Le pollen, témoin du passé

 

Dans ce milieu gorgé d’eau, de façon temporaire ou en permanence, la matière organique se décompose très lentement en raison du manque d’oxygène. La tourbe s’accumule ainsi durant des milliers d’années. L’histoire de la végétation peut-être retranscrite en étudiant le pollen enfoui dans la tourbe grâce à des carottages dans le sol. Outre le pollen, des micro restes de feuilles, de tiges de racines ainsi que des graines et des spores de champignons sont également passés au microscope. « 1 carré de 1 cm³ peut contenir entre 100 000 et 1 million de graines de pollen », explique Serge Muller. La carotte prélevée sera examinée durant deux ans avant de livrer ses résultats.
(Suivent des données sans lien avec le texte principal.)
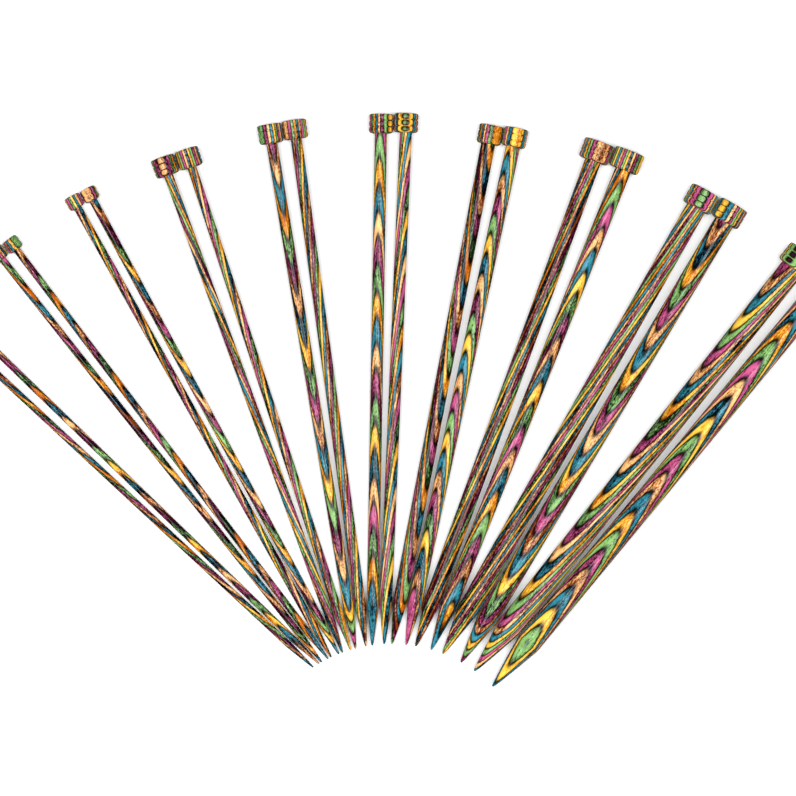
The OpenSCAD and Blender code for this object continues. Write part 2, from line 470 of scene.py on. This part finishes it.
def floor_material():
    """White paper that throws back less light than it shows, as if black cards stood round the needles."""
    material = bpy.data.materials.new("floor_white")
    material.use_nodes = True
    tree = material.node_tree
    tree.nodes.clear()
    seen = add(tree, "ShaderNodeLightPath").outputs["Is Camera Ray"]
    bright = span(tree, seen, 0.0, 1.0, FLOOR_THROWN, FLOOR_SEEN, smooth=False)
    paper = add(tree, "ShaderNodeCombineColor", {0: bright, 1: bright, 2: bright}).outputs[0]
    shader = add(tree, "ShaderNodeBsdfDiffuse", {"Color": paper})
    output = add(tree, "ShaderNodeOutputMaterial")
    tree.links.new(shader.outputs[0], output.inputs["Surface"])
    return material


def make_floor():
    mesh = bmesh.new()
    bmesh.ops.create_grid(mesh, x_segments=1, y_segments=1, size=FLOOR_REACH)
    data = bpy.data.meshes.new("floor")
    mesh.to_mesh(data)
    mesh.free()
    floor = bpy.data.objects.new("floor", data)
    floor.location.z = cad_box[0][2]
    bpy.context.scene.collection.objects.link(floor)
    data.materials.append(floor_material())


def make_softbox(name, position):
    lamp = bpy.data.lights.new(name, "AREA")
    lamp.shape = "DISK"
    lamp.size = SOFTBOX_SIZE
    lamp.energy = SOFTBOX_POWER
    light = bpy.data.objects.new(name, lamp)
    light.location = position
    light.rotation_euler = (VIEW_CENTRE - Vector(position)).to_track_quat("-Z", "Y").to_euler()
    light.visible_camera = False
    bpy.context.scene.collection.objects.link(light)


def make_camera():
    lens = bpy.data.cameras.new("camera")
    lens.sensor_width = SENSOR
    lens.lens = SENSOR * CAMERA_HEIGHT / VIEW_WIDTH
    camera = bpy.data.objects.new("camera", lens)
    camera.location = VIEW_CENTRE + Vector((0, 0, CAMERA_HEIGHT))
    bpy.context.scene.collection.objects.link(camera)
    bpy.context.scene.camera = camera


def make_world():
    world = bpy.data.worlds.new("studio")
    world.use_nodes = True
    tree = world.node_tree
    backdrop = tree.nodes["Background"]
    backdrop.inputs["Color"].default_value = (1.0, 1.0, 1.0, 1.0)
    seen = add(tree, "ShaderNodeLightPath").outputs["Is Camera Ray"]
    strength = span(tree, seen, 0.0, 1.0, BACKDROP_THROWN, BACKDROP_SEEN, smooth=False)
    tree.links.new(strength, backdrop.inputs["Strength"])
    bpy.context.scene.world = world
    bpy.context.scene.view_settings.view_transform = "Standard"


make_floor()
make_softbox("left_softbox", LEFT_SOFTBOX)
make_softbox("right_softbox", RIGHT_SOFTBOX)
make_camera()
make_world()
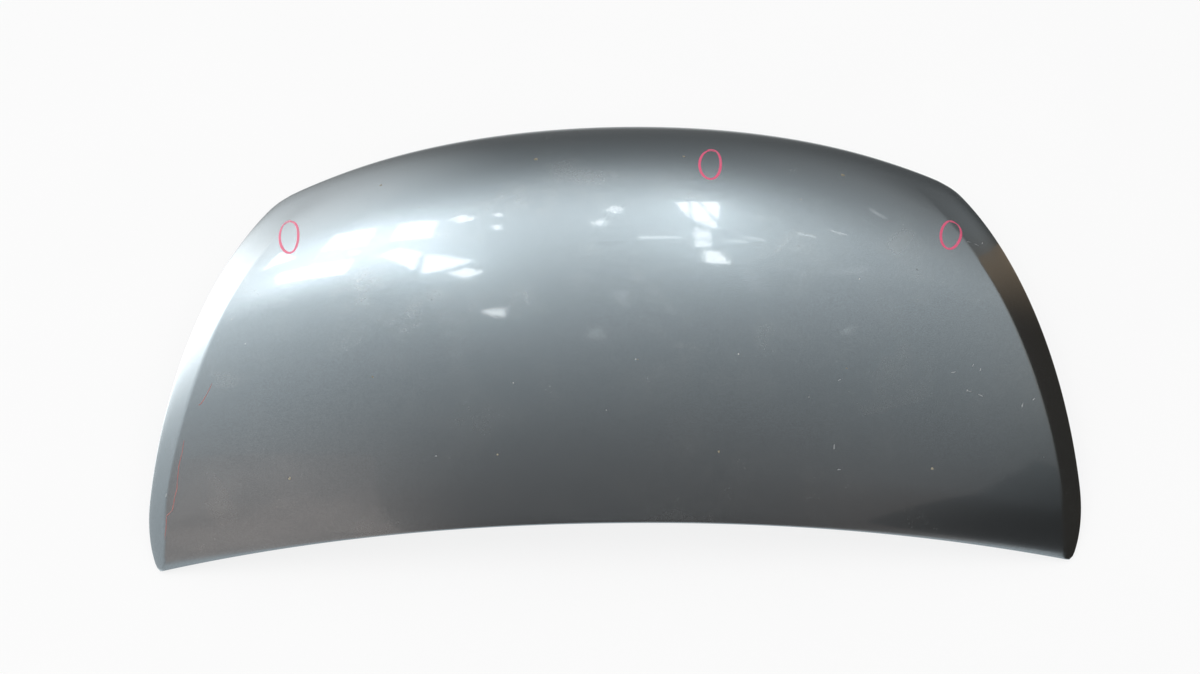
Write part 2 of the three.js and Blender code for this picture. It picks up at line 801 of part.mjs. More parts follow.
const strikerInner = reinforcement(
  pedestalWidth - 2 * reinforcementMargin,
  pedestalLength - 2 * reinforcementMargin,
  clearance,
  strikerBolts,
  boltHole,
);
addPiece("striker_reinforcement", toGeometry(strikerInner), primedSteel, pedestalSeat);

function makeStrikerPlate() {
  const size = [strikerPlateWidth, strikerPlateLength, padRounding];
  const plate = toSolid(roundedPlate(...size, strikerPlateBottom, strikerPlateTop));
  const reach = [strikerPlateBottom - 1, strikerPlateTop + 1];
  const bolted = strikerBolts.reduce(
    (solid, [x, y]) => bore(solid, roundBar(boltHole, ...reach).translate(x, y, 0)),
    plate,
  );
  return toGeometry(boltPlaces(strikerBarSpacing, true).reduce(
    (solid, [x, y]) => bore(solid, roundBar(barHole, ...reach).translate(x, y, 0)),
    bolted,
  ));
}
addPiece("striker_plate", makeStrikerPlate(), zincSteel, pedestalSeat);

function makeStrikerLoop() {
  const half = strikerBarSpacing / 2;
  const bottom = strikerPlateBottom - strikerReach + strikerBarDiameter / 2;
  const bend = strikerBarDiameter;
  const route = new THREE.CurvePath();
  const at = (y, z) => new THREE.Vector3(0, y, z);
  route.add(new THREE.LineCurve3(at(-half, strikerPlateTop), at(-half, bottom + bend)));
  route.add(new THREE.QuadraticBezierCurve3(at(-half, bottom + bend), at(-half, bottom), at(-half + bend, bottom)));
  route.add(new THREE.LineCurve3(at(-half + bend, bottom), at(half - bend, bottom)));
  route.add(new THREE.QuadraticBezierCurve3(at(half - bend, bottom), at(half, bottom), at(half, bottom + bend)));
  route.add(new THREE.LineCurve3(at(half, bottom + bend), at(half, strikerPlateTop)));
  const section = new THREE.Shape();
  section.absarc(0, 0, strikerBarDiameter / 2, 0, 2 * Math.PI);
  return new THREE.ExtrudeGeometry(section, { steps: 14, curveSegments: 5, extrudePath: route });
}
addPiece("striker_loop", makeStrikerLoop(), zincSteel, pedestalSeat);

const strikerNutBottom = clearance + reinforcementThickness + clearance;

function makeStrikerBolt() {
  const underHead = strikerPlateBottom - clearance;
  return toGeometry(join(
    hexPrism(nutAcrossFlats, underHead - boltHeadHeight, underHead),
    roundBar(boltFlangeDiameter, underHead - boltFlangeThickness, underHead),
    roundBar(strikerBoltDiameter, underHead - boltFlangeThickness, strikerNutBottom + nutHeight + boltEnd),
  ));
}

sides.forEach(([side], index) => {
  const [x, y] = strikerBolts[index];
  const seat = pedestalSeat.clone().multiply(new THREE.Matrix4().makeTranslation(x, y, 0));
  addPiece(`striker_bolt_${side}`, makeStrikerBolt(), zincSteel, seat);
  addPiece(`striker_nut_${side}`, weldNut(boltHole, strikerNutBottom), zincSteel, seat);
});

// Rubber buffer: a head under its seat, a stem through the hole and a bulb that holds it
function makeBuffer() {
  const head = -innerThickness - clearance;
  const above = clearance;
  const profile = [
    [0, head - bufferHeight],
    [bufferDiameter / 2 - 3, head - bufferHeight],
    [bufferDiameter / 2 - 1, head - bufferHeight + 2],
    [bufferDiameter / 2, head - 1],
    [bufferDiameter / 2, head],
    [bufferStemDiameter / 2, head],
    [bufferStemDiameter / 2, above],
    [bufferBulbDiameter / 2, above],
    [bufferBulbDiameter / 2 - 1, above + 2],
    [bufferStemDiameter / 4, above + bufferBulbHeight],
    [0, above + bufferBulbHeight],
  ];
  const points = profile.map(([radius, height]) => new THREE.Vector2(radius, height));
  return new THREE.LatheGeometry(points, roundSteps).rotateX(Math.PI / 2);
}
bufferSeats.forEach(([place, seat]) => addPiece(`buffer_${place}`, makeBuffer(), blackRubber, seat));

// Prop rod socket: a flange below the pad, a body through it and a lip above
function makeSocket() {
  const level = (grown, bottom, top) => {
    const width = socketSlotWidth + 2 * grown;
    return roundedPlate(width, socketSlotLength + 2 * grown, width / 2.05, bottom, top);
  };
  const flangeFace = socketPadFace - clearance;
  const lipFace = -socketPadDepth + clearance;
  const whole = join(
    level(socketWall + socketFlange, flangeFace - socketFlangeThickness, flangeFace),
    level(socketWall, flangeFace - socketFlangeThickness / 2, lipFace + socketFlangeThickness / 2),
    level(socketWall + socketLip, lipFace, lipFace + socketFlangeThickness),
  );
  return toGeometry(bore(whole, level(0, flangeFace - 2 * socketFlangeThickness, lipFace + 2 * socketFlangeThickness)));
}
addPiece("prop_rod_socket", makeSocket(), blackPlastic, socketSeat);

// Mastic beads stand on the lands and reach up to the skin
const skinMesh = new THREE.Mesh(bonnet.getObjectByName("outer_panel").geometry, bothSides);
const frameMesh = new THREE.Mesh(bonnet.getObjectByName("inner_panel").geometry, bothSides);

function addBead(name, [u, v]) {
  const up = skinNormal(u, v);
  const middle = under(u, v, (skinThickness + landDepth) / 2);
  const above = distanceTo(skinMesh, middle, up) - clearance;
  const beneath = distanceTo(frameMesh, middle, up.clone().negate()) - clearance;
  const seat = new THREE.Matrix4().makeRotationFromQuaternion(
    new THREE.Quaternion().setFromUnitVectors(new THREE.Vector3(0, 0, 1), up),
  ).setPosition(middle);
  addPiece(name, roundBar(beadDiameter, -beneath, above, beadSides), mastic, seat);
}

const blockNames = ["left_outer", "left_inner", "right_inner", "right_outer"];
blockNames.forEach((column, blockColumn) => {
  ends.forEach(([end], blockRow) => {
    const left = blockColumn * cellColumns;
    const rear = blockRow * cellRows;
    const ring = openingRing(left, rear, wallRun + landWidth / 2, openingRadius - landWidth / 2);
    const across = cellColumns / 2;
    const along = cellRows / 2;
    const innerSide = blockColumn < 2 ? cellColumns + along : 2 * cellColumns + cellRows + along;
    const places = { rear: across, side: innerSide, nose: cellColumns + cellRows + across };
    Object.entries(places).forEach(([edge, step]) => {
      const [before, after] = [ring[Math.floor(step)], ring[Math.ceil(step)]];
      const middle = before.map((value, axis) => (value + after[axis]) / 2);
      addBead(`mastic_${column}_${end}_${edge}`, middle);
    });
  });
});

// The origin lies under the middle of the bonnet, on the ground that its corners rest on
const extent = new THREE.Box3().setFromObject(bonnet, true);
const centre = extent.getCenter(new THREE.Vector3());
bonnet.position.set(-centre.x, -centre.y, -extent.min.z);

export default bonnet;
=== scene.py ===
import json
import math

import bmesh
import bpy
import numpy as np
from mathutils import Matrix, Vector

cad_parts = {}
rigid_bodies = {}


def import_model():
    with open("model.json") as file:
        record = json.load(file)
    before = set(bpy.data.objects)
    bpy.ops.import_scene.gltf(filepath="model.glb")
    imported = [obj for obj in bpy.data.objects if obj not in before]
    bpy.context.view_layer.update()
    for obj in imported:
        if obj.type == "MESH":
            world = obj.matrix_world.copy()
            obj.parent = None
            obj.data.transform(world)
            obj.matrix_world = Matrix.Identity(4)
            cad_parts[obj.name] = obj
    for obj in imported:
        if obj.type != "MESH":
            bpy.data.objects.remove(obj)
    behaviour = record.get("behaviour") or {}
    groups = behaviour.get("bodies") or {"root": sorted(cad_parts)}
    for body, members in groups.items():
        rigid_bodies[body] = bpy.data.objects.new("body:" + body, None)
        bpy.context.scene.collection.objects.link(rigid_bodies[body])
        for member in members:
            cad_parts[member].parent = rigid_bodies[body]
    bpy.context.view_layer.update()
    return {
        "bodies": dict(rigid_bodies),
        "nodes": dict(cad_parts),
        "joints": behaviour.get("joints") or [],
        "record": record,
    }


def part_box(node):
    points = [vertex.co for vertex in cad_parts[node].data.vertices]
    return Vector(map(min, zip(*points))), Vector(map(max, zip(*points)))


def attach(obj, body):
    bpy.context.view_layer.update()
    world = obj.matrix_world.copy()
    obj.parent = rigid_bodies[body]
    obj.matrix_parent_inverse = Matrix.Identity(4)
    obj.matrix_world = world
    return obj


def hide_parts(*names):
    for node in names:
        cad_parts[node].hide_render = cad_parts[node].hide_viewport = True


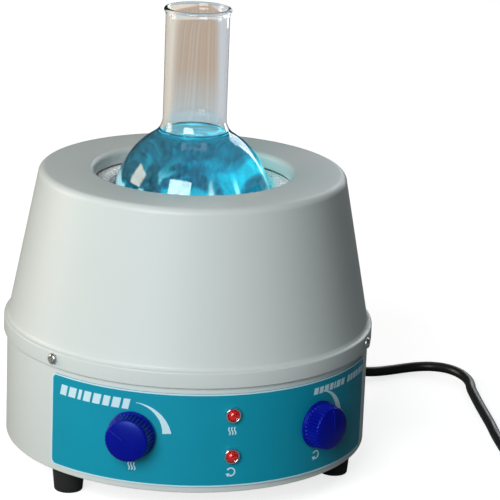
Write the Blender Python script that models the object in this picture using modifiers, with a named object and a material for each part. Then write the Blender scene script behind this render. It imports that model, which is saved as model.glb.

Outre la tourbe, la végétation intéresse également la thésarde. Des relevés botaniques sont ainsi effectués sur plusieurs zones. En matière de diversité floristique, le complexe de tourbières du Peschio fait figure d’exception à l’échelle du Massif central, surtout en pleine période de floraison ! Au moins une cinquantaine d’espèces remarquables y ont été recensées. Parmi celles-ci, la Droséra à feuilles rondes, le Trèfle d’eau, la Linaigrette, 4 espèces de Carex, l’Arnica, la Gentiane pneumonanthe, le Lycopode inondé, l’Airelle, ou encore une dizaine d’espèces de sphaignes. 
 

 

 

15 000 ans d’évolution

 

Les tourbières du mont Lozère ont attiré les chercheurs depuis le début du XX ème siècle. Des travaux récents conduits par Serge Muller et Jean-Frédéric Terral ont permis de dater la tourbière des Nassettes à 15 000 ans, contre 10 000 ans connus auparavant. « Nous sommes à cette époque à la fin de la glaciation. Les paysages ressemblent à des steppes à armoises parsemées de genévrier et de bouleaux », explique Serge Muller. Puis le climat se réchauffe, vers – 7000 une végétation forestière riche en noisetiers et en chênes s’installe. Vers – 6000, la chênaie diversifiée en tilleuls et frênes s’installe progressivement avant d’être supplantée par le hêtre. Vers – 4 500 ans,  la hêtraie-sapinière domine l’étage montagnard. Avec l’arrivée du Néolitique en France, la culture et l’élevage se développent. Les activités humaines s’intensifieront jusqu’ à la révolution industrielle, période marquée par la déforestation. L’exode rural et l’abandon des terres qui s’ensuivra verra des reboisements naturels et des grands projets de plantation initiés par l’État comme en témoigne la présence actuelle de pins sur le mont Lozère.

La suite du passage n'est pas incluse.